Ho ho ho ho ho ho. "Betting has made football, and the NFL knows it," writes Moldea. "The underworld has infiltrated every level of the NFL."
You want some names? George Halas, founder of the Chicago Bears in the 1920s, received loans from an associate of Chicago's "Scarface" Al Capone family, says Moldea. Tim Mara, who paid $500 for the New York Giants in 1925, was a bookie. Charles W. Bidwill, "a bootlegger, gambler, racetrack owner, and an associate of the Capone mob," says Moldea, bought the Chicago Cardinals in 1933. The team is now in Arizona and still run by a Bidwill. Big-time gambler Art Rooney bought the Pittsburgh Steelers in 1933. His son still runs the team. Horse-racing enthusiast and gambler George Preston Marshall bought a team in Boston and moved it to Washington, D.C., in the 1930s, says Moldea.
After World War II, the All-American Football Conference was formed to rival the National Football League. Many of the owners were high rollers, says Moldea. Del E. Webb was a partner in a New York team in the new league. Webb was the contractor whom mobster Bugsy Siegel handpicked to build the Flamingo, the first major hotel-casino in Vegas. Webb had a 10 percent interest in that casino and later built and owned other gambling meccas in Nevada. Ben Lindheimer, whom Moldea labels "the overlord of Chicago's racetracks," bought into a team.

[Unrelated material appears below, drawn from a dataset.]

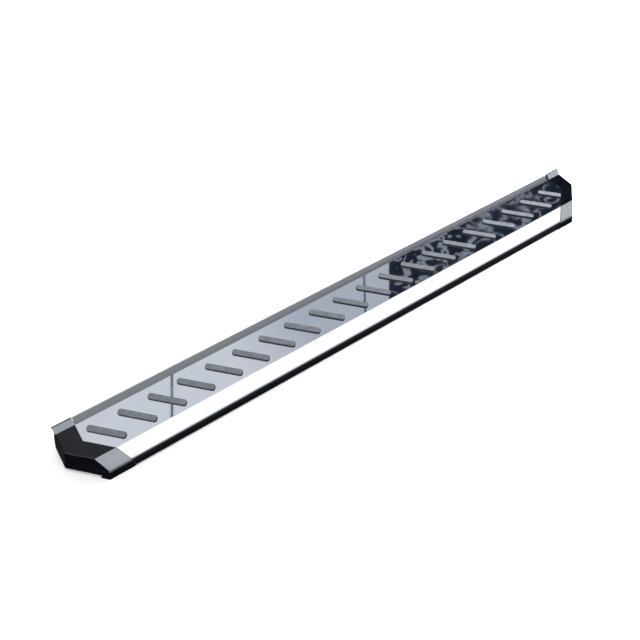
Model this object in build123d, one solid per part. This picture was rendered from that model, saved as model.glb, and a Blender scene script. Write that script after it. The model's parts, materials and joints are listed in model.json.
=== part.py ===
from build123d import *
from math import atan2, cos, hypot, pi, radians, sin, tan
import os

os.makedirs("parts", exist_ok=True)

# A running board: an aluminium extrusion clad in a polished cover, with rubber tread
# pads, a rear rail, a front skirt and a moulded cap on each end.
# X runs along the board, -Y is the front (away from the vehicle), +Z is up.
# The origin is the centre of the board at the level of its feet.
# Sections are drawn in (u, v): u is the distance behind the front fold of the cover,
# v the height above the cover's tread face. Ends are drawn in (s, u): s is the distance
# inboard from the end of the cover. All values are millimetres.

# ---- overall ----
TREAD_Z = 75.0            # tread face above the feet
COVER_HALF = 940.0        # centre of the board to the cover's straight end
FRONT_REACH = 41.0        # front fold to the front of the cap's foot
RAIL_BACK = 144.0         # front fold to the top edge of the rail and of the lips
EDGE_T = 3.2              # thickness of the dark edging on the rail and lips
EDGE_BITE = 0.8           # how far the edging reaches in front of the rail's top edge
REAR_REACH = RAIL_BACK - EDGE_BITE + EDGE_T
FOLD_Y = (FRONT_REACH - REAR_REACH) / 2

# ---- polished cover ----
COVER_T = 1.2
TREAD_W = 127.0           # front fold to the rear rail
COVER_REAR = 131.0        # the cover's rear edge, tucked under the rail
BEVEL_RUN = 36.0          # bevel, measured forwards
BEVEL_DROP = 39.5         # bevel, measured down, to the corner that is rolled
ROLL_R = 14.0
FOLD_R = 1.8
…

The classic owner was Mickey McBride, owner of a racing newswire, whom the Kefauver Committee called "public enemy number one," in part because he was paying the Capone family $4000 a week. McBride launched the Cleveland Browns. When things got too hot, other gamblers bought the team.
Finally, Art Modell purchased the Browns. Modell was a partner in a horse-racing stable with Mushy Wexler, whom the Kefauver Committee said was one of the "leading hoodlums" in McBride's racing wire service. Modell also got married in the home of the president of Las Vegas's Caesars Palace. I was living in Cleveland at the time. The story of the wedding ran on the Cleveland Plain Dealer's society page. Cleveland was so mobbed up that nobody thought anything about it.

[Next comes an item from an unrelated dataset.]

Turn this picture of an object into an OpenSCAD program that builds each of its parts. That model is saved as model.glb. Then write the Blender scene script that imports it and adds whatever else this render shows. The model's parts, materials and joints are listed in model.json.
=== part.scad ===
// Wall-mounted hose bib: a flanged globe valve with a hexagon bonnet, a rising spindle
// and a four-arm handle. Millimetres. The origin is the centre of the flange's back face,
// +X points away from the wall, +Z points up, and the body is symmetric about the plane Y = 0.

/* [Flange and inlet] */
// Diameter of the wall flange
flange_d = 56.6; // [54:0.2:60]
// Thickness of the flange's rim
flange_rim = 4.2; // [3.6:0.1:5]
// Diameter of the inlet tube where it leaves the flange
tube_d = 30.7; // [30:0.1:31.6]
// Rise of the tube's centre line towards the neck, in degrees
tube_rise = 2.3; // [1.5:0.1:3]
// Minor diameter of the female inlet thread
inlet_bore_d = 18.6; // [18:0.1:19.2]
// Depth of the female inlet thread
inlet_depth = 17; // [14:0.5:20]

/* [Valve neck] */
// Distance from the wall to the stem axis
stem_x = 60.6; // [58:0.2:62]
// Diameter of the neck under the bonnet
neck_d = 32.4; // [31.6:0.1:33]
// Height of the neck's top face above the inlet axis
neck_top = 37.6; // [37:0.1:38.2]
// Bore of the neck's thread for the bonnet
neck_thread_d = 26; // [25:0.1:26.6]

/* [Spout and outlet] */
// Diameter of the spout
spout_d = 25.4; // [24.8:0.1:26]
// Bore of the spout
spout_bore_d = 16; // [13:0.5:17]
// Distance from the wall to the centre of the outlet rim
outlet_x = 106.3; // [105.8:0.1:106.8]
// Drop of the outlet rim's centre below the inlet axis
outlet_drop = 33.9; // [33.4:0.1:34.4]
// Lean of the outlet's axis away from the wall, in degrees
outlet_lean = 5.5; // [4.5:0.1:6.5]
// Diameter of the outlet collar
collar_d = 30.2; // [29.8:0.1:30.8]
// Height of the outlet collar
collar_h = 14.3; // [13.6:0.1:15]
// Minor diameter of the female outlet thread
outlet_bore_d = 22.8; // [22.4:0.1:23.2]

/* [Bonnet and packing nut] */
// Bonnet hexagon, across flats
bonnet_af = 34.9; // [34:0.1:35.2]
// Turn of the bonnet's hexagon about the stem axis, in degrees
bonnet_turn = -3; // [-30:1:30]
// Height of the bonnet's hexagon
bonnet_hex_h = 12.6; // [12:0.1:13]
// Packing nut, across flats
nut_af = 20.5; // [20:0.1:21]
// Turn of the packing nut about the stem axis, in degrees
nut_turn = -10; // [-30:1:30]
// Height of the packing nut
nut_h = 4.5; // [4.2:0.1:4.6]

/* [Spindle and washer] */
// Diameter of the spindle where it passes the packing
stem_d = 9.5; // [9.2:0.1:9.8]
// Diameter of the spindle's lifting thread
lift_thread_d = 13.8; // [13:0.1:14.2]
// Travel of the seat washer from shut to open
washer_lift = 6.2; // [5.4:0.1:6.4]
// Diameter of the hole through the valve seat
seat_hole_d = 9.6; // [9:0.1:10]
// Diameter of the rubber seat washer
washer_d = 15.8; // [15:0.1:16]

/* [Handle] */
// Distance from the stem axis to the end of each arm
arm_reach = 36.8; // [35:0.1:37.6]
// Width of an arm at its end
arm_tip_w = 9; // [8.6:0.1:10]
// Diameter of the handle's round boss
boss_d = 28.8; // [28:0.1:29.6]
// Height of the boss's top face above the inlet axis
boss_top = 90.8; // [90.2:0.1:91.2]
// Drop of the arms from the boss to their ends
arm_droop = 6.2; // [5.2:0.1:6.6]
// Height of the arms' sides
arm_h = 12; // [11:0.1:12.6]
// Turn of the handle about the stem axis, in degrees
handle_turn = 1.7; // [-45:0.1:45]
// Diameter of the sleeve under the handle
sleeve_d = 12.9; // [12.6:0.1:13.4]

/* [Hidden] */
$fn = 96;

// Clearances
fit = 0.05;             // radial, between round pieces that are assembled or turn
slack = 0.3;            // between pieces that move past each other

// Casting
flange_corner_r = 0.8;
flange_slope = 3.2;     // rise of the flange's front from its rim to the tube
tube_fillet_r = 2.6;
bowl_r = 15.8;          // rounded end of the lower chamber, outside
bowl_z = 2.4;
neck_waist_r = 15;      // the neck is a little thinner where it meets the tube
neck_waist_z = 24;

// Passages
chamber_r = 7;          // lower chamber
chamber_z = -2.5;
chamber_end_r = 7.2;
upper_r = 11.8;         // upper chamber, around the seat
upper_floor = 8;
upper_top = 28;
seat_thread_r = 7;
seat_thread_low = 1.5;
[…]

San Diego's reputation is hardly spotless, either, and this book points it out. Barron Hilton purchased the Chargers and moved the team to San Diego in 1961, after a lot of arm-twisting by Jack Murphy, sports editor of the San Diego Union. "A long-time gambler, Hilton was a top executive of the Hilton Hotel chain," writes Moldea. Hilton was a close associate of Sidney Korshak, described by law enforcement agencies as "the link between the legitimate business world and organized crime." Hilton also had close ties to Gilbert Lee "the Brain" Beckley, whom Moldea describes as "the Mafia's onetime top layoff bookmaker." (Bookies lay off bets with other bookies to protect themselves from big losses, rather the way insurance companies spread risk around to other companies.)
Hilton's company also controlled two major casinos in Las Vegas. While he was in the process of selling the Chargers to Eugene Klein, Hilton ran into some trouble -- later smoothed over -- when trying to put a casino in Atlantic City, because of the Korshak ties.

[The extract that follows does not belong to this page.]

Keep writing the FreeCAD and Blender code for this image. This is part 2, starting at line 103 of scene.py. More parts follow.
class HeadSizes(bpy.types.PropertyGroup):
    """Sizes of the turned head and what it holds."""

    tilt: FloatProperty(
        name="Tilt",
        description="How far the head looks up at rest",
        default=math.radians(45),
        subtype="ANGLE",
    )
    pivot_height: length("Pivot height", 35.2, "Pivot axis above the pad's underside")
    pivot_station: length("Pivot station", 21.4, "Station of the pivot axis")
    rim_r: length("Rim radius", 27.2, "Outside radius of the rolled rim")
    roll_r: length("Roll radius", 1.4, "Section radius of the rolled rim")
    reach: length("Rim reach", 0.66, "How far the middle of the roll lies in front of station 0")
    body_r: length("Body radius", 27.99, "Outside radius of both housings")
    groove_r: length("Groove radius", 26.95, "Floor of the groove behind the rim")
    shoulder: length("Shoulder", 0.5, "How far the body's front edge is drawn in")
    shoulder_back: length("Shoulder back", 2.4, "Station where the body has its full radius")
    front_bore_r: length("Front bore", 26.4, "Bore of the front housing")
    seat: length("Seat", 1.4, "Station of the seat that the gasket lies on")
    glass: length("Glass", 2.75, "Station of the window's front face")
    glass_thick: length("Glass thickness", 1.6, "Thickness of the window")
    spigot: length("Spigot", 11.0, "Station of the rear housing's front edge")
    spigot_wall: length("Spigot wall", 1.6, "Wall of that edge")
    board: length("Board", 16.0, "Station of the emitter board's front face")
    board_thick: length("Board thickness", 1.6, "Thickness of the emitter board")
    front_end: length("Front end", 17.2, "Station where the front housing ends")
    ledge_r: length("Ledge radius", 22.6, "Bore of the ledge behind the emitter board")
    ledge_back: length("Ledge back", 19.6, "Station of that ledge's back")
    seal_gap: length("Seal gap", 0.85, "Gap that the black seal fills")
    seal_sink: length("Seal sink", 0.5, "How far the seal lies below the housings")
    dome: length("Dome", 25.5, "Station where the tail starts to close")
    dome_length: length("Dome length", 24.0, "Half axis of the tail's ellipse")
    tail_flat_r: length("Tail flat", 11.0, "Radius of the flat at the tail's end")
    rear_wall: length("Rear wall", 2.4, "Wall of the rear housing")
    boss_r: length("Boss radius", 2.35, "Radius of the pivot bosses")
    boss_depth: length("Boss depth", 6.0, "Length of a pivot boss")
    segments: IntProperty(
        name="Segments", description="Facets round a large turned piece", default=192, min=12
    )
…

Klein, who also had ties to Korshak, bought control of the Chargers in 1966. Although he was a big swinger in Los Angeles, he eventually moved to Teamsters-financed La Costa in Carlsbad to run the team. In March 1970, Klein was registered in the 21-room Acapulco Towers in Mexico, not knowing he was under surveillance of the Illinois Bureau of Investigation. Registered at the same time were notorious hoodlums Meyer Lansky and Morris (Moe) Dalitz. Klein told Copley newspapers it was a coincidence and he didn't know Lansky.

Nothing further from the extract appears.